Drawing somewhat awkwardly from Wikipedia for the explanation of the term ‘pauperism’, Breman draws parallels with 19th century English history, when a large population was immiserised as a result of the upheavals of the Industrial Revolution. Social Darwinists of the time argued against the poor laws providing relief to paupers unable to fend for themselves. Tocqueville, among those expounding the moral hazards of public welfare, nevertheless argued in favour of private charity and sharing of resources to mitigate the wretched inequalities of the time. The processes do not correspond except as different historical manifestations of capitalist development. Yet Breman warns that in the withdrawal of the Indian state from welfare commitments and the disdain of the wealthy towards India’s paupers, there is a distinctly social Darwinist ideology at work that blames the poor for their condition.
Around 30 million migrant workers formed India’s ‘floating workforce’ at the turn of the 21st century. Breman creates a compelling account of the conditions that likely confronts this large majority of the Indian population denied citizenship rights and basic welfare support. A central message of the book is that this immense pauperisation carries within it the potential for intense conflict that threatens Indian society.

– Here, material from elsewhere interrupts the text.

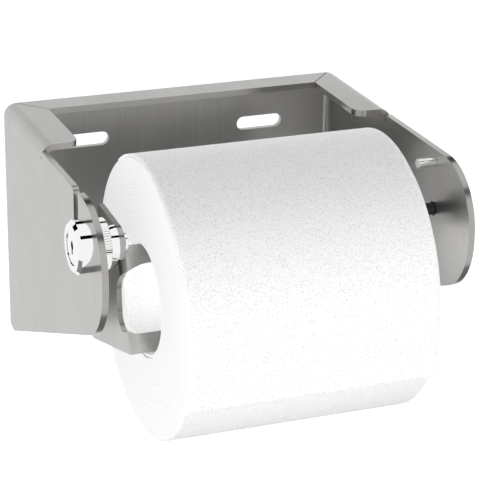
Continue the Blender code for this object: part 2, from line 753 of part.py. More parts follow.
def build_carrier(material):
    """Cut the carrier flat, score its bends and fold it."""
    inside = CARRIER_BEND - CARRIER_SHEET
    web_start = leg_arc()
    tab_start = web_start + (TAB_X - inside) - (LEG_X + CARRIER_BEND)
    tab_arc = inside * math.pi / 2
    axle = Vector((0, AXLE_Y, AXLE_Z)) - WEB_TOP
    axle_ahead = -axle.dot(BACK_WEB)
    axle_height = axle.dot(UP_WEB)
    lobe_x = tab_start + tab_arc + axle_ahead - inside
    low_prong_end = web_start + LOW_PRONG_END_X - (LEG_X + CARRIER_BEND)
    bottom = -WEB_HEIGHT
    leg_rear = CARRIER_BEND - LEG_REACH
    outline = rounded([
        (lobe_x + TAB_LOBE_RADIUS, axle_height + TAB_LOBE_RADIUS, TAB_LOBE_RADIUS - MERGE),
        (lobe_x - TAB_LOBE_RADIUS, axle_height + TAB_LOBE_RADIUS, TAB_LOBE_RADIUS / 2),
        (tab_start + tab_arc, 0, 0),
        (CARRIER_BEND - LEG_TOP_REACH, 0, LEG_CORNER),
        (leg_rear, bottom + LEG_HEEL_RISE, LEG_CORNER),
        (0, bottom, 0),
        (low_prong_end, bottom, PRONG_RADIUS),
        (low_prong_end, bottom + PRONG_HEIGHT, PRONG_RADIUS),
        (web_start, bottom + PRONG_HEIGHT, 0),
        (CARRIER_BEND - WINDOW_LOW_REACH, bottom + PRONG_HEIGHT + WINDOW_LOW_RISE, WINDOW_LOW_RADIUS),
        (CARRIER_BEND - WINDOW_SHOULDER_REACH, -PRONG_HEIGHT - WINDOW_SHOULDER_DROP, WINDOW_SHOULDER_RADIUS),
        (web_start + WINDOW_BROW_RUN, -PRONG_HEIGHT, WINDOW_BROW_RADIUS),
        (lobe_x + TAB_LOBE_RADIUS, -PRONG_HEIGHT, PRONG_RADIUS),
    ])
    eye = circle(lobe_x, axle_height, AXLE_RADIUS + GAP, TURN_STEPS // 2)
    mesh = flat_mesh("carrier", [outline, eye], CARRIER_SHEET)
    scored = bmesh.new()
    scored.from_mesh(mesh)
    bends = [web_start * step / BEND_CUTS for step in range(BEND_CUTS + 1)]
    bends += [tab_start + tab_arc * step / BEND_CUTS for step in range(BEND_CUTS + 1)]
    for place_x in bends:
        everything = scored.verts[:] + scored.edges[:] + scored.faces[:]
        bmesh.ops.bisect_plane(
            scored, geom=everything, dist=MERGE / 10, plane_co=(place_x, 0, 0), plane_no=(1, 0, 0),
        )
    bmesh.ops.triangulate(scored, faces=scored.faces)
    scored.to_mesh(mesh)
    scored.free()
    bend_carrier(mesh)
    carrier = add_object("carrier", mesh, PARTS)
    shade(carrier, material)


def build_hook(material):
    """Join the tongue that drops into the slot to the bar on the leg's face."""
    bar_near = LEG_X - GAP - HOOK_DEPTH
    top = AXLE_Z - AXLE_RADIUS + HOOK_HEIGHT
    section = rounded([
        (AXLE_Y - AXLE_RADIUS, AXLE_Z - AXLE_RADIUS, AXLE_RADIUS - MERGE),
        (AXLE_Y + AXLE_RADIUS, AXLE_Z - AXLE_RADIUS, AXLE_RADIUS - MERGE),
        (AXLE_Y + AXLE_RADIUS, top, HOOK_EDGE),
        (AXLE_Y - AXLE_RADIUS, top, HOOK_EDGE),
    ])
    hook = plate("hook", [section], "X", -SIDE_X - HOOK_OUTSIDE, bar_near + HOOK_DEPTH)
    away = Vector((math.cos(HOOK_DIP), -math.sin(HOOK_DIP)))
    across = Vector((-away.y, away.x)) * AXLE_RADIUS
    start = Vector((AXLE_Y, AXLE_Z))
    end = start + away * HOOK_RUN
    bar = rounded([
        (*(start - across), 0),
        (*(end - across), HOOK_EDGE),
        (*(end + across), HOOK_EDGE),
        (*(start + across), 0),
    ])
    arm = as_cutter(plate("hook_arm", [bar], "X", bar_near, bar_near + HOOK_DEPTH, CUTTERS))
    boolean(hook, arm, "UNION")
    shade(hook, material)


def build_pivot_pin(material):
    """Turn the headed pin that joins the tab to the right side plate."""
    head_far = TAB_X - GAP
    head_near = head_far - PIVOT_HEAD
    end = SIDE_X
    pin = turned("pivot_pin", [
        (end, 0),
        (end, AXLE_RADIUS - STOP_EDGE),
        (end - STOP_EDGE, AXLE_RADIUS),
        (head_far, AXLE_RADIUS),
        (head_far, PIVOT_HEAD_RADIUS),
        (head_near, PIVOT_HEAD_RADIUS),
        (head_near, 0),
    ], AXLE_Y, AXLE_Z, steps=TURN_STEPS // 2)
    shade(pin, material)


def main():
    """Build every piece."""
    global PARTS, CUTTERS
    clear_scene()
    PARTS = make_collection("toilet_roll_holder")
    CUTTERS = make_collection("cutters")
    steel = make_material("brushed_steel", (0.52, 0.52, 0.51), 1, 0.35)
    chrome = make_material("chrome", (0.8, 0.8, 0.8), 1, 0.06)
    brass = make_material("brass", (0.72, 0.55, 0.28), 1, 0.3)
    paper = make_material("paper", (0.9, 0.9, 0.89), 0, 0.9)
    card = make_material("cardboard", (0.82, 0.8, 0.76), 0, 0.9)
    build_bracket(steel)
    build_stop_pin(steel)
    build_carrier(steel)
    build_hook(steel)
    build_pivot_pin(steel)
    face, back = build_lock_body(chrome)
    places = build_plug(face, back, chrome, brass)
    build_cam(places, steel, chrome)
    build_roll(card, paper)


main()
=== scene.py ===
"""Finish and studio for the lockable toilet roll holder.

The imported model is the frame. This script gives its steel, chrome and brass
their finish, winds the paper roll, hangs its free sheet and sets the studio.
"""

import json
import math

import bmesh
import bpy
from mathutils import Matrix, Vector
from mathutils.bvhtree import BVHTree


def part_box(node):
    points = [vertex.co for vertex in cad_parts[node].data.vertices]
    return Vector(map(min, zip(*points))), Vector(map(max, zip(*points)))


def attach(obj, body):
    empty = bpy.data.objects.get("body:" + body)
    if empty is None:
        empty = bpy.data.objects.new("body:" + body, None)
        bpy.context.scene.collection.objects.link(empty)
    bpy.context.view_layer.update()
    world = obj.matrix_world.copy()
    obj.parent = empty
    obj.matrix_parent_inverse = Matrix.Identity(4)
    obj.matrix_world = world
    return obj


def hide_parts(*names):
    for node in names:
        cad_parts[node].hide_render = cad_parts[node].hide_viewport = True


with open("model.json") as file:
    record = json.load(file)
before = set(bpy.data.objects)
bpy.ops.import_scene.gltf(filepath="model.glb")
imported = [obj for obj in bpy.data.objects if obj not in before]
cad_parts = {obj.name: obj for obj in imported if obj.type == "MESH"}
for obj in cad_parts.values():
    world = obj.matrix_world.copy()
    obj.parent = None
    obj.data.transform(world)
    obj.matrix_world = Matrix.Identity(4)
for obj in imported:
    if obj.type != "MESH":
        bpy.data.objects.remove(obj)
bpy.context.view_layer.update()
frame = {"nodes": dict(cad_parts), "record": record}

bl_info = {
    "name": "Toilet Roll Holder",
    "version": (1, 0, 0),
    "blender": (4, 5, 0),
    "location": "View3D > Sidebar > Holder",
    "description": "Finishes a wall holder for one toilet roll and sets its studio",
    "category": "Object",
}

MM = 0.001
WHITE = "#FFFFFF"
BLACK = "#000000"

# Places read from the frame
BRACKET_LOW, BRACKET_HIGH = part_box("bracket")
ROLL_LOW, ROLL_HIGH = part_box("paper_roll")
CORE_LOW, CORE_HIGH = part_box("core_tube")
TAIL_LOW, TAIL_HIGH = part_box("paper_tail")
HOUSING_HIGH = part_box("lock_housing")[1]
NUT_LOW, NUT_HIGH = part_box("lock_nut")
PLUG_LOW, PLUG_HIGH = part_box("lock_plug")
CAM_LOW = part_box("lock_cam")[0]
ROLL_AXIS = (ROLL_LOW + ROLL_HIGH) / 2
ROLL_RADIUS = (ROLL_HIGH.z - ROLL_LOW.z) / 2
CORE_RADIUS = (CORE_HIGH.z - CORE_LOW.z) / 2

NODE_BODY = {
    node: body for body, nodes in frame["record"]["behaviour"]["bodies"].items() for node in nodes
}

# Meshes: corners closer than this are one, and the turns that count as flat, eased and sharp
MERGE = 0.001 * MM
FLAT_TURN = math.radians(0.5)
EASED_TURN = math.radians(40)
SHARP_TURN = math.radians(35)
EASED_SEGMENTS = 2
RING_STEPS = 192

# Rim corner lines, which part the grain of the sides from that of the back
MITRE_START = 58.65 * MM
MITRE_SLOPE = 0.89
RIM_DEPTH = 16.8 * MM

# Thicknesses of the two sheets, and how far off a measured one may be
BRACKET_SHEET = 2.5 * MM
CARRIER_SHEET = 2.0 * MM
SHEET_TOLERANCE = 0.15 * MM

# Depth that stands for nothing behind a face, and the cosine above which two faces lie flush
NOTHING_BEHIND = 1000 * MM
FLUSH = 0.9999

# Shoulders this close to a plate are drawn up to it, and the barrel leaves the cam its play
SEAT_GAP = 0.4 * MM
CAM_PLAY = 0.1 * MM

# Lock: its nut's bore and knurl, and the walls of its keyway, which are painted dark as shade
NUT_BORE = 7.0 * MM
NUT_SHARP_TURN = math.radians(25)
KNURL_TEETH = 60
STEPS_A_TOOTH = 4
KEYHOLE_REACH = 3.3 * MM
KEYHOLE_SINK = 0.05 * MM
WAFER_COUNT = 5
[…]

Some stylistic issues in the book include large block quotes from reports, other authors and Breman’s previous work. The text frequently shifts from the analysis of particular phenomena in Gujarat to national and global issues without adequately building the flow of argument. There are some summary endorsements of arguments made by other authors that would have benefitted working through in greater detail based on Breman’s historical work. These include the argument of ‘expulsion’ as dispossession that implicitly invokes an ideal historical condition that Breman’s work refutes, and ‘accumulation by dispossession’ as involving only state force, when the dispossession that Breman chronicles is not always enacted through force. Reliance on Wikipedia definitions for terms such as ‘pauperism’ (p. 4) and ‘smart city’ (p. 155) were avoidable.